Unsavory Effects of the 2008 Financial Crisis
Global extremism has its roots in economic instability. The US shale revolution is a perfect example. Post crises easy monetary policy in the US caused over investment in the shale oil industry. As a result of over production, the global oil market collapsed.
The collapse of oil destabilized many developing nations dependent on stable oil prices. Examples include: Libya, Iraq, Nigeria, Sudan and Syria. Extremist groups such as ISIS, Al Qaeda and Boko Haram thrive in unstable environments such as this.
Additionally, the withdrawal of US troops from Iraq created a power vacuum in the region that was massively exacerbated by the US inspired Arab spring.

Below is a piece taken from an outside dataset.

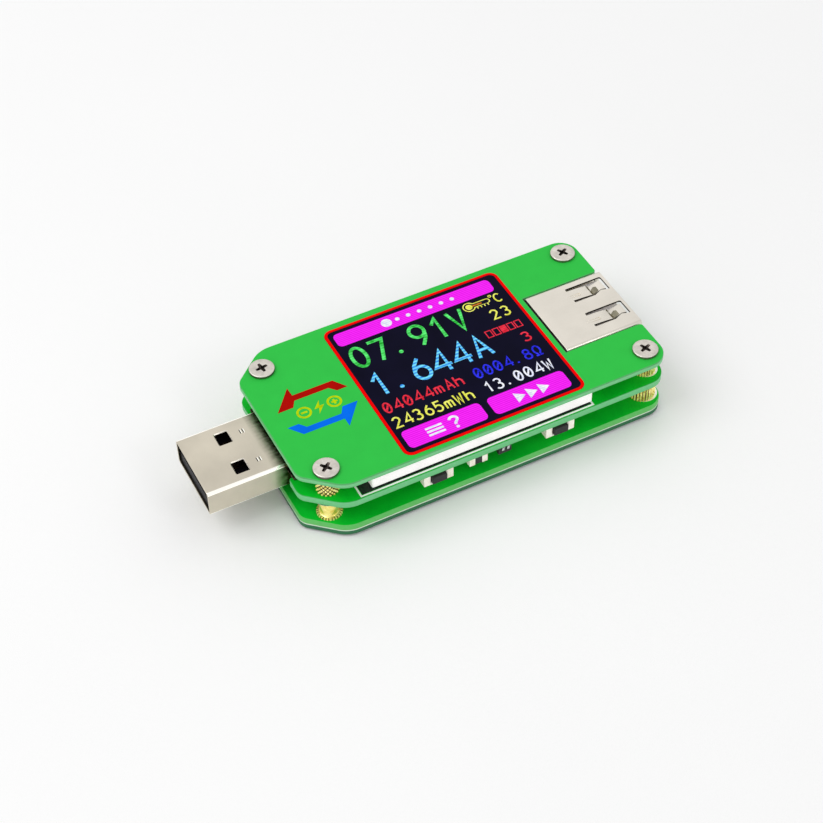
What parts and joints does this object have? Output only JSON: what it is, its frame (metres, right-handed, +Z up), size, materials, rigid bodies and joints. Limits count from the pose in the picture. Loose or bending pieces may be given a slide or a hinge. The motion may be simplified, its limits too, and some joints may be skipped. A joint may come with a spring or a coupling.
{
  "type": "usb power meter",
  "caption": "Pocket USB power meter: green boards on brass standoffs, a colour screen, a USB plug at one end and a USB socket at the other.",
  "frame": {"origin": "under the middle of the meter's overall box, on the surface that the lower screw heads stand on", "axes": "+X along the length, from the plug to the socket; +Z up, out of the screen"},
  "size_m": [0.0712, 0.0308, 0.012],
  "materials": {
    "cover_green": "glossy green solder mask over glass-fibre board, paler cut edges",
    "board_green": "green solder mask over glass-fibre board with tinned pads",
    "back_green": "green solder mask over glass-fibre board",
    "back_sheet": "dark green insulating sheet, satin",
    "window_glass": "clear window over the lit colour screen",
    "screen_panel": "liquid crystal panel",
    "white_plastic": "moulded white plastic",
    "black_tape": "black foam tape",
    "flex_film": "amber flexible circuit film",
    "connector_steel": "nickel-plated stamped steel, satin",
    "screw_steel": "nickel-plated steel screws",
    "brass": "bright knurled brass",
    "contact_gold": "gold-plated spring contacts",
    "black_plastic": "moulded black plastic",
    "chip_black": "black moulding compound with tinned legs",
    "ferrite": "grey ferrite",
    "capacitor_tan": "tan ceramic with tinned ends",
    "switch_cream": "moulded cream plastic",
    "switch_black": "moulded black plastic"
  },
  "bodies": {
    "meter": {"front_cover": "cover_green", "main_board": "board_green", "back_cover": "back_green", "back_sheet": "back_sheet", "screen_window": "window_glass", "screen_frame": "white_plastic", "screen_panel": "screen_panel", "screen_tape": "black_tape", "screen_flex": "flex_film", "plug_shell": "connector_steel", "plug_insulator": "black_plastic", "socket_shell": "connector_steel", "socket_insulator": "white_plastic", "input_socket_shell": "connector_steel", "input_socket_insulator": "black_plastic", "microcontroller": "chip_black", "memory_chip": "chip_black", "voltage_regulator": "chip_black", "crystal": "connector_steel", "shunt_resistor": "chip_black", "inductor": "ferrite", "capacitor": "capacitor_tan", "transistor": "chip_black", "upper_standoff_plug_near": "brass", "lower_standoff_plug_near": "brass", "cover_screw_plug_near": "screw_steel", "back_screw_plug_near": "screw_steel", "upper_standoff_plug_far": "brass", "lower_standoff_plug_far": "brass", "cover_screw_plug_far": "screw_steel", "back_screw_plug_far": "screw_steel", "upper_standoff_socket_near": "brass", "lower_standoff_socket_near": "brass", "cover_screw_socket_near": "screw_steel", "back_screw_socket_near": "screw_steel", "upper_standoff_socket_far": "brass", "lower_standoff_socket_far": "brass", "cover_screw_socket_far": "screw_steel", "back_screw_socket_far": "screw_steel", "plug_contact_1": "contact_gold", "socket_contact_1": "contact_gold", "plug_contact_2": "contact_gold", "socket_contact_2": "contact_gold", "plug_contact_3": "contact_gold", "socket_contact_3": "contact_gold", "plug_contact_4": "contact_gold", "socket_contact_4": "contact_gold", "switch_housing_near_plug": "switch_cream", "switch_housing_near_socket": "switch_cream", "switch_housing_far_plug": "switch_cream", "switch_housing_far_socket": "switch_cream"},
    "plunger_near_plug": {"switch_plunger_near_plug": "switch_black"},
    "plunger_near_socket": {"switch_plunger_near_socket": "switch_black"},
    "plunger_far_plug": {"switch_plunger_far_plug": "switch_black"},
    "plunger_far_socket": {"switch_plunger_far_socket": "switch_black"}
  },
  "joints": [
    {"name": "press_near_plug", "type": "slide", "parent": "meter", "child": "plunger_near_plug", "axis": [0, 1, 0], "range_m": [0, 0.00025], "stiffness_N_per_m": 6400},
    {"name": "press_near_socket", "type": "slide", "parent": "meter", "child": "plunger_near_socket", "axis": [0, 1, 0], "range_m": [0, 0.00025], "stiffness_N_per_m": 6400},
    {"name": "press_far_plug", "type": "slide", "parent": "meter", "child": "plunger_far_plug", "axis": [0, -1, 0], "range_m": [0, 0.00025], "stiffness_N_per_m": 6400},
    {"name": "press_far_socket", "type": "slide", "parent": "meter", "child": "plunger_far_socket", "axis": [0, -1, 0], "range_m": [0, 0.00025], "stiffness_N_per_m": 6400}
  ]
}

Prospective Cure for the 2008 Financial Crisis
Now there is an influx of refugees moving into Europe on an unprecedented scale. Additionally, horrific terrorist attacks have been escalating in Europe and worldwide.
The cure for global extremism is not to build a wall between developed economies and the rest of the world. Neither will a senseless debt funded US military expansion solve the problem.
There is only one feasible way to defeat global extremism. Profligate middle class consumers in developed economies must live within their means and keep their personal debts off the government books. There is no other way.
Help Prevent The Next Financial Crisis
Western consumers love to use their credit cards, mortgage debt and student loans to fund extravagant travel in developing countries. Ironically, the same countries that were most devastated by the 2008 financial crisis.
However, debt funded global travel is not the cure for global poverty and extremism. Indeed, the continued self indulgence of careless western consumers is not the solution to any problem – it is the problem.
Simply put, sustainable global travel is based on the concept of living within your means. So if you cannot support yourself 100% while inside your country of origin, why would you aspire to travel outside of it? Additionally, who is going to end up paying for it?
Surely there are plenty of affordable vacation spots in your home country. Unfortunately, that’s still not how it works.